We are constantly exercised in the making (building) of meaning.

gregory said:
ETA why cannot a tactile sign be an image ?

Not saying that it cannot be, merely that it doesn't have to be.
 

gregory

kwaw said:
We are constantly exercised in the making (building) of meaning.
Exactly. And does every earlier shade of meaning not stay with the image/word/sign/whatever - or - DOES it ? Its past is part of its present ?

My head is beginning to hurt. I may have to retire for a little while....
 

kwaw

gregory said:
Exactly. And does every earlier shade of meaning not stay with the image/word/sign/whatever - or - DOES it ?

Without some continuity there would be no language - but the meaning of words do change over time of course, sometimes to mean something completely opposite, which can cause misunderstanding and I am sure most of some age will notice the changes of language even across generations without need of far distant examples from chaucer or shakespeare ;)

gregory said:
Its past is part of its present ?

And the present is part of its past?
 

moderndayruth

gregory said:
Exactly. And does every earlier shade of meaning not stay with the image/word/sign/whatever - or - DOES it ? Its past is part of its present ?

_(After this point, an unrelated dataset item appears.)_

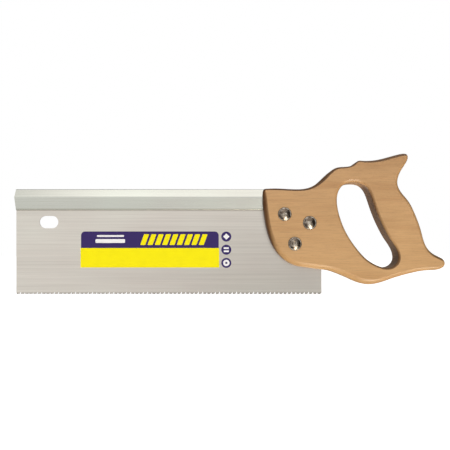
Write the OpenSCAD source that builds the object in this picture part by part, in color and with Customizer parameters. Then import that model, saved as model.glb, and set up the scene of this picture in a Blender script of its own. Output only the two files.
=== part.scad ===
// Back saw: a stiff rectangular plate with fine crosscut teeth, a folded
// steel back along its top edge, and a closed wooden handle held by three
// saw screws with split nuts. Millimetres.
// X runs from the toe (-X) to the handle (+X), Z is up, the tooth tips lie
// on Z = 0 and the plate's mid-plane is Y = 0. X = 0 is the middle of the
// saw's length. The screw heads are on the -Y side.

/* [Plate] */
// Length of the saw plate, from toe to heel
plate_l = 304.8; // [250:0.1:360]
// Height of the plate, from tooth tips to its hidden top edge
plate_h = 100; // [98:0.5:102]
// Thickness of the plate
plate_t = 0.9; // [0.6:0.05:1]
// Teeth per inch
tpi = 12; // [8:1:16]
// Depth of a tooth as a share of its pitch
tooth_depth = 0.8; // [0.4:0.05:0.8]
// Tip position within a pitch, from the toe side
tooth_lean = 0.3; // [0.1:0.05:0.5]
// End-to-end length of the hanging slot
slot_l = 18.7; // [14:0.1:24]
// Height of the hanging slot
slot_h = 12.3; // [8:0.1:13]

/* [Back] */
// Height of the back's top fold above the tooth tips
back_top = 105; // [104:0.5:108]
// Height of the back's lips above the tooth tips
back_bottom = 84.5; // [84:0.5:86]
// Height of the widest line along its sides
back_ridge = 94.5; // [92:0.5:97]
// Thickness across the two ridges
back_w = 11; // [9:0.1:11.2]
// Thickness of the folded sheet
back_sheet = 1.2; // [0.8:0.1:1.4]
// Distance from the heel to the rear end of the back
back_gap = 30; // [26:1:34]

/* [Handle] */
// Thickness of the handle
handle_t = 22; // [20:0.5:24]
// Share of the full edge rounding
edge_round = 1; // [0.5:0.1:1]
// Side clearance of the plate in its kerf
kerf_clear = 0.05; // [0.05:0.05:0.2]
// Depth of the kerf past the heel
kerf_past = 3; // [1:0.5:6]

/* [Saw screws] */
// Diameter of the domed heads and of the nuts
head_d = 13; // [11:0.5:14]
// Height of the dome above the cheek
head_rise = 2.4; // [1.5:0.1:3]
// Diameter of the screw shank
shank_d = 4.9; // [4:0.1:5]
// Outer diameter of the nut barrels
barrel_d = 6.5; // [6:0.1:7]
// How far the nuts sit below the cheek
nut_sunk = 0.25; // [0.1:0.05:0.5]

/* [Label] */
// Length of the printed label
label_l = 137.5; // [100:0.5:150]
// Height of the label's upper band
band_h = 16.5; // [10:0.5:18]
// Height of the label's lower panel
panel_h = 19.5; // [12:0.5:20]
// Diameter of the round badges
badge_d = 10; // [8:0.5:11]
// Thickness of the printed film
film_t = 0.1; // [0.1:0.05:0.2]

/* [Hidden] */
$fn = 64;
eps = 0.01;

// The handle's horns reach this far behind the heel
handle_reach = 120;
heel = (plate_l - handle_reach) / 2;

pitch = 25.4 / tpi;
teeth = floor(plate_l / pitch);
depth = pitch * tooth_depth;

// Saw screw centres, as distance from the heel and height
FRONT = [-38, 79.5];
REAR = [-13.5, 71];
LOWER = [-28, 50.5];
SCREWS = [FRONT, REAR, LOWER];

cheek = handle_t / 2;
seat = 1; // depth of the near counterbore
nut_t = 1.5;

// Handle outline: distance from the heel, height, edge radius.
// Control points of a closed cubic B-spline, clockwise from the front top.
OUTER = [
    [-55.5, 104.5, 1.5], [-47, 105, 2], [-38, 104.5, 2], [-29, 104, 2],
    [-20, 104, 2], [-11.5, 106, 2.5], [-4, 111, 3], [3, 118, 3],
    [9.5, 124, 2.5], [15, 126, 2], [21, 126, 2], [27, 126.5, 1.5],
    [31, 129, 1.5], [34, 132.5, 1.5], [38, 132, 2], [45, 132, 2.5],
    [54, 133, 3], [63, 135.5, 3], [72, 138, 3], [78.5, 139.5, 3],
    [83, 139, 2.5], [84, 134, 3], [80, 127.5, 3], [76, 121.5, 3.5],
    [73.5, 115, 3.5], [73, 108.5, 3.5], [76.5, 101.5, 3.5],
    [82, 95.5, 3.5], [86.5, 89.5, 3.5], [90, 81.5, 3.5],
    [94, 72, 3.5], [97, 62.5, 3.5], [99, 53.5, 3.5], [102.5, 45.5, 3.5],
    [108.5, 40, 3], [114.5, 37.5, 3], [119.5, 35, 3], [120.5, 29, 3],
    [115.5, 25.5, 3], [109, 24.5, 3.5], [100, 24.5, 3.5], [90, 22.5, 4],
    [80, 20, 4], [70, 17, 4.5], [61, 13.5, 5], [53, 11, 5],
    [44, 10, 5.5], [35, 12, 5.5], [26, 16.5, 5.5], [16.5, 20.5, 5.5],
    [6, 24.5, 5], [-5, 25.5, 5], [-15, 27, 5], [-25, 28, 5],
    [-34.5, 32, 5], [-42.5, 38.5, 5], [-48.5, 47, 5], [-52.5, 57.5, 5],
    [-55.5, 69, 5], [-57, 80, 5], [-58.5, 90, 4.5], [-58.5, 98, 2.5],
    [-58.5, 104.5, 1.5]];
// Grip opening, clockwise from its top
GRIP = [
    [30, 111, 3], [37.5, 110.5, 3], [43.5, 105.5, 3], [47, 97.5, 2.5],
    [50, 88, 2.5], [54, 77, 2.5], [59, 66.5, 2.5], [64, 57, 2.5],
    [70, 49, 2.5], [74, 41, 2], [74, 33, 2], [68, 27, 2],
    [59.5, 26.5, 2], [50.5, 30, 2], [42.5, 35, 2.5], [35, 43, 2.5],
    [27.5, 53, 2.5], [21, 64, 2.5], [16.5, 76, 2.5], [13.5, 88, 2.5],
    [13.5, 98.5, 3], [17, 106.5, 3], [23, 110.5, 3]];

steps = 3;   // points per span of the outlines
arcs = 4;    // flats per quarter round

function blend(a, b, c, d, t) = (a * pow(1 - t, 3)
    + b * (3 * pow(t, 3) - 6 * t * t + 4)
    + c * (-3 * pow(t, 3) + 3 * t * t + 3 * t + 1) + d * pow(t, 3)) / 6;
function curve(P, m) = let (n = len(P)) [for (i = [0:n - 1], k = [0:m - 1])
    blend(P[(i + n - 1) % n], P[i], P[(i + 1) % n], P[(i + 2) % n], k / m)];
// Unit normal on the right of the direction of travel
function side(C, i) = let (n = len(C), a = C[(i + n - 1) % n],
    b = C[(i + 1) % n], d = [b[0] - a[0], b[1] - a[1]]) [d[1], -d[0]] / norm(d);
// One ring of the rounded edge: the outline moved by a share of its edge
// radius, at a height within the edge radius of the cheek
function ring(C, s, turn, way) = [for (i = [0:len(C) - 1])
    let (r = C[i][2] * edge_round, d = side(C, i) * way * r * (1 - cos(turn)))
    [C[i][0] + d[0], s * (cheek - r * (1 - sin(turn))), C[i][1] + d[1]]];
function rings(C, way) = [
    for (k = [arcs:-1:0]) each ring(C, -1, 90 * k / arcs, way),
    for (k = [0:arcs]) each ring(C, 1, 90 * k / arcs, way)];
function band(n, k, o, flip) = [for (i = [0:n - 1])
    let (a = o + k * n + i, b = o + k * n + (i + 1) % n, c = a + n, d = b + n)
    each (flip ? [[a, b, c], [b, d, c]] : [[a, c, b], [b, c, d]])];
// Indices from i up to j round a ring of n, wrapping
function span(i, j, n) = [for (k = [0:(j - i + n) % n]) (i + k) % n];
function shift(L, o) = [for (v = L) v + o];
function back_to_front(L) = [for (i = [len(L) - 1:-1:0]) L[i]];

// The wood before any slot or hole is cut: cheeks, rounded edges and grip
module handle_blank() {
    CO = curve(OUTER, steps);
    CG = curve(GRIP, steps);
    no = len(CO);
    ng = len(CG);
    last = 2 * arcs + 1;
    og = no * (last + 1);
    // Each cheek is split into two plain polygons between outline and grip
    a0 = 9 * steps; a1 = 52 * steps;
    g0 = 0; g1 = 14 * steps;
    right = concat(span(a0, a1, no),
        shift(back_to_front(span(g0, g1, ng)), og));
    left = concat(span(a1, a0, no),
        shift(back_to_front(span(g1, g0, ng)), og));
    far = [for (h = [right, left]) [for (v = h) v < og ? v + last * no
        : v + last * ng]];
    faces = concat(
        [for (k = [0:last - 1]) each band(no, k, 0, false)],
        [for (k = [0:last - 1]) each band(ng, k, og, true)],
        [right, left],
        [for (f = far) back_to_front(f)]);
    resize([0, handle_t, 0])
        polyhedron(concat(rings(CO, 1), rings(CG, -1)), faces, convexity = 10);
}

// Round bar along Y between two stations
module bar(at, d, y0, y1) {
    translate([at[0], y1, at[1]]) rotate([90, 0, 0])
        cylinder(h = y1 - y0, d = d);
}

module hang_slot() {
    reach = (slot_l - slot_h) / 2;
    for (s = [-1, 1]) bar([s * reach, 0], slot_h, -3, 3);
    translate([-reach, -3, -slot_h / 2]) cube([2 * reach, 6, slot_h]);
}

module saw_plate() {
    color([0.80, 0.79, 0.76]) translate([heel, 0, 0]) difference() {
        translate([-plate_l, plate_t / 2, 0]) rotate([90, 0, 0])
            linear_extrude(plate_t) polygon(concat(
                [[plate_l, plate_h], [0, plate_h]],
                [for (i = [0:teeth - 1]) each [[i * pitch, depth],
                    [(i + tooth_lean) * pitch, 0]]],
                [[teeth * pitch, depth]],
                teeth * pitch < plate_l - 0.01 ? [[plate_l, depth]] : []));
        for (s = SCREWS) bar(s, barrel_d + 0.2, -3, 3);
        translate([-plate_l + 32.5, 0, 72.3]) hang_slot();
    }
}

// One sheet folded over the top edge, bellied at the ridges, with both
// lips closed hard against the plate
module back() {
    t = back_sheet;
    h = plate_t / 2;
    w = back_w / 2;
    half = [[t + 0.1, back_top], [w - 0.7, back_ridge + 4], [w, back_ridge],
        [h + t, back_bottom]];
    hole = [[0.55, back_top - t], [w - 0.7 - 1.2 * t, back_ridge + 3.6],
        [w - 1.08 * t, back_ridge - 0.1],
        [h, back_bottom + 3.5], [h, back_bottom - 1]];
    color([0.86, 0.86, 0.83]) translate([heel - back_gap, 0, 0])
        rotate([0, -90, 0]) linear_extrude(plate_l - back_gap)
        difference() {
            polygon(concat([for (p = half) [p[1], p[0]]],
                [for (p = back_to_front(half)) [p[1], -p[0]]]));
            polygon(concat([for (p = hole) [p[1], p[0]]],
                [for (p = back_to_front(hole)) [p[1], -p[0]]]));
        }
}

module handle() {
    kerf = plate_t + 2 * kerf_clear;
    color([0.78, 0.61, 0.42]) translate([heel, 0, 0]) difference() {
        handle_blank();
        // Kerf for the plate
        translate([-70, -kerf / 2, 0]) cube([70 + kerf_past, kerf, 130]);
        // Open mortise for the back
        translate([-70, -back_w / 2 - 0.2, back_bottom - 0.2])
            cube([70 - back_gap + 0.5, back_w + 0.4, 40]);
        for (s = SCREWS) {
            bar(s, barrel_d + 0.1, -cheek - 1, cheek + 1);
            bar(s, head_d + 0.4, -cheek - 1, -cheek + seat);
            bar(s, head_d + 0.4, cheek - nut_sunk - nut_t, cheek + 1);
        }
    }
}

// Domed head with a cross recess, and a plain shank
module saw_screw(at) {
    rim = 0.7;
    h = seat + head_rise - rim;
    r = (head_d * head_d / 4 + h * h) / (2 * h);
    top = -cheek - head_rise;
    color([0.80, 0.79, 0.78]) translate([heel, 0, 0]) difference() {
        union() {
            intersection() {
                translate([at[0], top + r, at[1]]) sphere(r, $fn = 96);
                bar(at, head_d, top - 1, -cheek + seat);
            }
            bar(at, shank_d, -cheek + seat - 0.5, cheek - 4);
        }
        translate([at[0], top + 0.6, at[1]]) for (a = [0, 90])
            rotate([0, a + 45, 0]) cube([1.1, 3, 5.6], center = true);
    }
}

// Flat slotted head with a barrel bored for the shank
module split_nut(at) {
    face = cheek - nut_sunk;
    color([0.74, 0.73, 0.71]) translate([heel, 0, 0]) difference() {
        union() {
            bar(at, head_d, face - nut_t, face);
            bar(at, barrel_d, -4, face - 0.5);
        }
        bar(at, shank_d + 0.1, -5, cheek - 3.5);
        translate([at[0], face, at[1]]) rotate([0, 20, 0])
            cube([head_d + 2, 1.6, 1.3], center = true);
    }
}

module screw_front() { saw_screw(FRONT); }
module screw_rear() { saw_screw(REAR); }
module screw_lower() { saw_screw(LOWER); }
module nut_front() { split_nut(FRONT); }
module nut_rear() { split_nut(REAR); }
module nut_lower() { split_nut(LOWER); }

// Printed films on the -Y side of the plate
label_x = heel - 102.7 - label_l;
label_z = 26.9;
module film(t = film_t) {
    translate([0, -plate_t / 2, 0]) rotate([90, 0, 0])
        linear_extrude(t) children();
}
module label_band() {
    r = 4;
    z0 = label_z + panel_h;
    color([0.24, 0.17, 0.42]) film() union() {
        translate([label_x, z0]) square([label_l, band_h - r]);
        translate([label_x + r, z0]) square([label_l - 2 * r, band_h]);
        for (x = [r, label_l - r]) translate([label_x + x, z0 + band_h - r])
            circle(r);
    }
}
module label_panel() {
    color([0.98, 0.90, 0.10]) film() translate([label_x - 0.5, label_z])
        square([label_l + 1, panel_h]);
}
module label_badges() {
    color([0.24, 0.17, 0.42]) film() for (z = [31.5, 44.7, 57.8])
        translate([heel - 95.1, z]) circle(d = badge_d);
}

saw_plate();
back();
handle();
screw_front();
screw_rear();
screw_lower();
nut_front();
nut_rear();
nut_lower();
label_band();
label_panel();
label_badges();
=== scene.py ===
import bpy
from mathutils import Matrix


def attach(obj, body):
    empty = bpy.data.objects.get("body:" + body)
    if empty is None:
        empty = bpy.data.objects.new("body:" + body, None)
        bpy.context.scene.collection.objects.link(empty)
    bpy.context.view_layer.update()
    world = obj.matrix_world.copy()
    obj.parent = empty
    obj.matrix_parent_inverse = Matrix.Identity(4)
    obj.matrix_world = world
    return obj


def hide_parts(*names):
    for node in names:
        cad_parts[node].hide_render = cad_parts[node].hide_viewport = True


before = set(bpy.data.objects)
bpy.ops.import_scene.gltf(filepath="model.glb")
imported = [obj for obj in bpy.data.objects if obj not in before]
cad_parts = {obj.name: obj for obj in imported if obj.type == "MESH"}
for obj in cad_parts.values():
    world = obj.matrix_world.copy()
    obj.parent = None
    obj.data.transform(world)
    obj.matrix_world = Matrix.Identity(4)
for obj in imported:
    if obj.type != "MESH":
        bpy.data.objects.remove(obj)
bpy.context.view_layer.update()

import math

import bmesh
import bpy
import numpy as np
from mathutils import Matrix, Vector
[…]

My head is beginning to hurt. I may have to retire for a little while....
The same here. Even if Pikachus won the battle against Bulbasaurs or viceversa would that make them better Tarot readers or would it just show that one of the tribes were better equipped with quotations of third partie's opinions and experiences? What's the meaning of it? If Pikachus convert to Bulbasaurs's faith or viceversa what do we get as a final result? Some canonical Tarot text to which we all oblige from now on?
I am with Greg, retiring...
 

kwaw

RiccardoLS said:
What I wanted to say... is that we do not discover or learn the relationship between image and meaning: we *build* it.

r.


In short, I tend to agree "that we build it" and that it is like the cathedral at Barcelona, under constant construction and forever unfinished, and all the more marvellous for it.